begin DATA
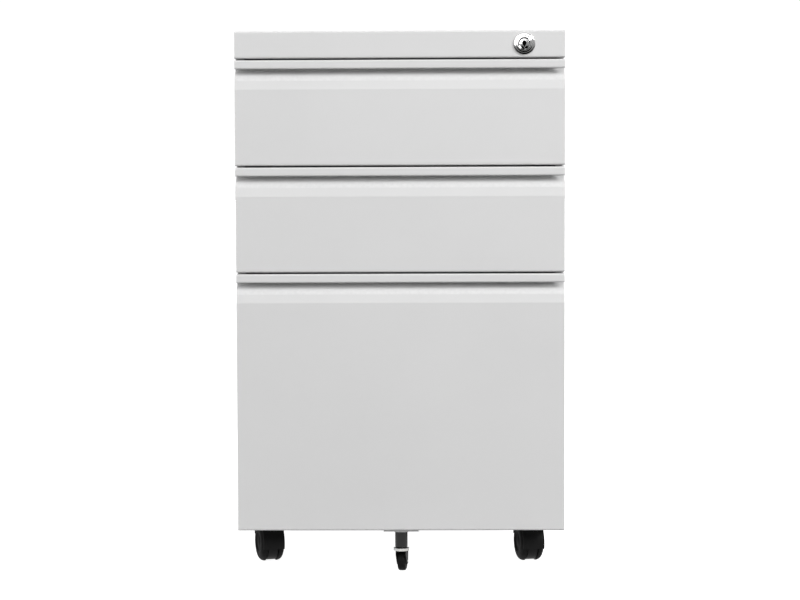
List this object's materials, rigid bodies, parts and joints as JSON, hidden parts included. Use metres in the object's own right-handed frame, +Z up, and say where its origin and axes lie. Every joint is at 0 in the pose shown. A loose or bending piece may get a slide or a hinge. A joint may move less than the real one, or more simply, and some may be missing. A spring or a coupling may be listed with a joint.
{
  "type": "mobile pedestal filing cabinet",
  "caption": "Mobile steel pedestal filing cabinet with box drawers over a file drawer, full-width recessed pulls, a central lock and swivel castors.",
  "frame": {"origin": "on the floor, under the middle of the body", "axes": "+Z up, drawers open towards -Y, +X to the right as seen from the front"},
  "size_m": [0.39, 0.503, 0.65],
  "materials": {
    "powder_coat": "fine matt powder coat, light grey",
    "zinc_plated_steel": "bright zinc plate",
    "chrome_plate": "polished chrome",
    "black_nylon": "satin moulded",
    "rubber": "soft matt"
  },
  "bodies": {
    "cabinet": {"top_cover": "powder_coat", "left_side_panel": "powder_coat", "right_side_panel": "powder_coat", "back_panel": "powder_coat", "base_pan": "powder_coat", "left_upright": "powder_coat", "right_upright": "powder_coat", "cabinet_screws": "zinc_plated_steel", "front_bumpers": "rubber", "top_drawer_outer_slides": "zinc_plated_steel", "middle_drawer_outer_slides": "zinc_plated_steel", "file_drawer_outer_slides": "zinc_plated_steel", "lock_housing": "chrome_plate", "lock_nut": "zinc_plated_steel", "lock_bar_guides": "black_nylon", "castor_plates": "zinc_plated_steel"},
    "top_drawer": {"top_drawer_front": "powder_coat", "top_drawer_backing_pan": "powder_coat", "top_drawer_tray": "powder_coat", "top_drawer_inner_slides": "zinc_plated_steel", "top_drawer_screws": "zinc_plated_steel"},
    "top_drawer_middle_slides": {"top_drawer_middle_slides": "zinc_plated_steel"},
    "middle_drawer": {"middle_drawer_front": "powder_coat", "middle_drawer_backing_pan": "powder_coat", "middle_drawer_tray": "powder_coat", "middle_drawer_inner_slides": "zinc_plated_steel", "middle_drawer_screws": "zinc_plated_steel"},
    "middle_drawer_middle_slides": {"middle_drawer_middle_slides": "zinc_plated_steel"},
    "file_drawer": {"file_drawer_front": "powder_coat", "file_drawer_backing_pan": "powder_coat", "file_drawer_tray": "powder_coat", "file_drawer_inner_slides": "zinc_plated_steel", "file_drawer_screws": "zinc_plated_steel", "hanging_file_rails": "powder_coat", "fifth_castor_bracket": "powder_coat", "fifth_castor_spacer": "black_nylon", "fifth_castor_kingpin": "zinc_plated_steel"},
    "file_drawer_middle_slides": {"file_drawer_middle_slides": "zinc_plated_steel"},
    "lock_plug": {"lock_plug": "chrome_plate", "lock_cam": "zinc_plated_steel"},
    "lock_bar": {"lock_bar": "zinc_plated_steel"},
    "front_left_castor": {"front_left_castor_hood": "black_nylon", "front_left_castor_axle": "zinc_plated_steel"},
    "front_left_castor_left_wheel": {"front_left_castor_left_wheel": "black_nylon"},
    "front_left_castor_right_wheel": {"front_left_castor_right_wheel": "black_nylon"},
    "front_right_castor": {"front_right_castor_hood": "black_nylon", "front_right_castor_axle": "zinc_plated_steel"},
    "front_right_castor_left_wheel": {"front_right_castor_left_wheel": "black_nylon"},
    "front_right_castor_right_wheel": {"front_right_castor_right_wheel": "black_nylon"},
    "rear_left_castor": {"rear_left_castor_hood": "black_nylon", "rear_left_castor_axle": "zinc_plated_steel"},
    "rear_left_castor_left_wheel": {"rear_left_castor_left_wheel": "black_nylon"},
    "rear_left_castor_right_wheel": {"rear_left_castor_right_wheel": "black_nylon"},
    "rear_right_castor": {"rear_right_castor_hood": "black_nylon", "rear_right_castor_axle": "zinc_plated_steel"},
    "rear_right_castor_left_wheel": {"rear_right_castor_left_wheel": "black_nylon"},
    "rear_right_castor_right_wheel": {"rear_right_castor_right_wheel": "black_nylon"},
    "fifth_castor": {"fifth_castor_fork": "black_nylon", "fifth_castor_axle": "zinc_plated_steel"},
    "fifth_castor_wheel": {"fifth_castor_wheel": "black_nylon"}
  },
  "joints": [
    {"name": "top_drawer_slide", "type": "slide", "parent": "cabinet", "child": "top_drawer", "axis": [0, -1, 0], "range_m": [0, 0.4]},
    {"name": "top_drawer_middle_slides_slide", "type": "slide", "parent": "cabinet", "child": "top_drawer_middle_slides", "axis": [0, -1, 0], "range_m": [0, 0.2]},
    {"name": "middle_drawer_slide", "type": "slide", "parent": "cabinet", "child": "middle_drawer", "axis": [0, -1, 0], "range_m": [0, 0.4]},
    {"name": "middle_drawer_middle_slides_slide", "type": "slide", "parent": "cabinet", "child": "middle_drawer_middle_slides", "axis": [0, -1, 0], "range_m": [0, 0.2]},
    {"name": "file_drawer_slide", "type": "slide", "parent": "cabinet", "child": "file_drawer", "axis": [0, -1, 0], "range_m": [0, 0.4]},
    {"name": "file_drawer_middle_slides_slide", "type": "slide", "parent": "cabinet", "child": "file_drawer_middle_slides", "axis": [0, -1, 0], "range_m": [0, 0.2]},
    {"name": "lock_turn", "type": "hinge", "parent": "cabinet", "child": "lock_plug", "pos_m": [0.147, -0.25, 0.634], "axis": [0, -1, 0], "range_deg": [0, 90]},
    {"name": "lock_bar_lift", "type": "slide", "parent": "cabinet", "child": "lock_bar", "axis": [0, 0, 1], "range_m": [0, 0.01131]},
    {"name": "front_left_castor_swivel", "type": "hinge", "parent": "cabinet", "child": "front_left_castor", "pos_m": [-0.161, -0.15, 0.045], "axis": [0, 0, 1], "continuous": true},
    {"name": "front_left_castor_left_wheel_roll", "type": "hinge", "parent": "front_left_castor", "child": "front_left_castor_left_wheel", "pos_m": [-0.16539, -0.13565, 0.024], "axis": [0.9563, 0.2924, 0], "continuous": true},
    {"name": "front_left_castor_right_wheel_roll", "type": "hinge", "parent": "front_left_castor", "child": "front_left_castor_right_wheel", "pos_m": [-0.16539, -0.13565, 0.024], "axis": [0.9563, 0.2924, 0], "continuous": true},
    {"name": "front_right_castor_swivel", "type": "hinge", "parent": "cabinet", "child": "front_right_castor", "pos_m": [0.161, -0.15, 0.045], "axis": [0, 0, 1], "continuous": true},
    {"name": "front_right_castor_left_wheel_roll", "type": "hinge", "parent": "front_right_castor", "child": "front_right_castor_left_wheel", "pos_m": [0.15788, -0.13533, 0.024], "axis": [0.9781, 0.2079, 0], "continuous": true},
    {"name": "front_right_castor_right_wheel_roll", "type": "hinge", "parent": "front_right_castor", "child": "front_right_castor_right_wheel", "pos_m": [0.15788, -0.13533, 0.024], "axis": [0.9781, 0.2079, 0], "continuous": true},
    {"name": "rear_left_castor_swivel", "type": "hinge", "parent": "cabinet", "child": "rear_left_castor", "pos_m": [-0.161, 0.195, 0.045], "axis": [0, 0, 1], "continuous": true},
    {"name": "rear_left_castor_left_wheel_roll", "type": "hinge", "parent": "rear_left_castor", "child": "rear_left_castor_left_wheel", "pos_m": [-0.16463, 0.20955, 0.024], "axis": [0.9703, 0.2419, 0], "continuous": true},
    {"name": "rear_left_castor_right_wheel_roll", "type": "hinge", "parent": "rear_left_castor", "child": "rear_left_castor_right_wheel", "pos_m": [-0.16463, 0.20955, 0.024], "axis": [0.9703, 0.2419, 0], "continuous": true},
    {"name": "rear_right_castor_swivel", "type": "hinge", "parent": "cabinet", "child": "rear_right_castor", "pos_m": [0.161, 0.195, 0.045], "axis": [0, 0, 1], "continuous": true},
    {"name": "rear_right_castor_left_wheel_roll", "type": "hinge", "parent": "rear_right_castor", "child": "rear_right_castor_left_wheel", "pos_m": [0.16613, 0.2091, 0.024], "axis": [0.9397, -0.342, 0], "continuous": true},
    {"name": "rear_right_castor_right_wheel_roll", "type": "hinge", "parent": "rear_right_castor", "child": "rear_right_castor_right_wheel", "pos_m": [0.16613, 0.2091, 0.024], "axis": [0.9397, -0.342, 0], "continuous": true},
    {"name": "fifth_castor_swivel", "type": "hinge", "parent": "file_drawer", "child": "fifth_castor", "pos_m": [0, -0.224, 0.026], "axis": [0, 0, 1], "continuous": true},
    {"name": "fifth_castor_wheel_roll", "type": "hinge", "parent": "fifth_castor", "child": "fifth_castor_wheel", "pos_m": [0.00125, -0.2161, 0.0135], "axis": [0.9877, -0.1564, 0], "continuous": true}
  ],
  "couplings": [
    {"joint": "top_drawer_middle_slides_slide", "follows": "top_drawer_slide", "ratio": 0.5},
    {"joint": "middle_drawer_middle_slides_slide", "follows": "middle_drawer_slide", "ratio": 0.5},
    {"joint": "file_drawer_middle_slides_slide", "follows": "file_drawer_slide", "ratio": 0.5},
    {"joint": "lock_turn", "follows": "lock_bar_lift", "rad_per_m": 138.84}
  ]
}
end DATA
> [REQUIREMENT]:
Copy each line above containing the string "axes".

> [WRITTEN RESPONSE]:
List this object's materials, rigid bodies, parts and joints as JSON, hidden parts included. Use metres in the object's own right-handed frame, +Z up, and say where its origin and axes lie. Every joint is at 0 in the pose shown. A loose or bending piece may get a slide or a hinge. A joint may move less than the real one, or more simply, and some may be missing. A spring or a coupling may be listed with a joint.
  "frame": {"origin": "on the floor, under the middle of the body", "axes": "+Z up, drawers open towards -Y, +X to the right as seen from the front"},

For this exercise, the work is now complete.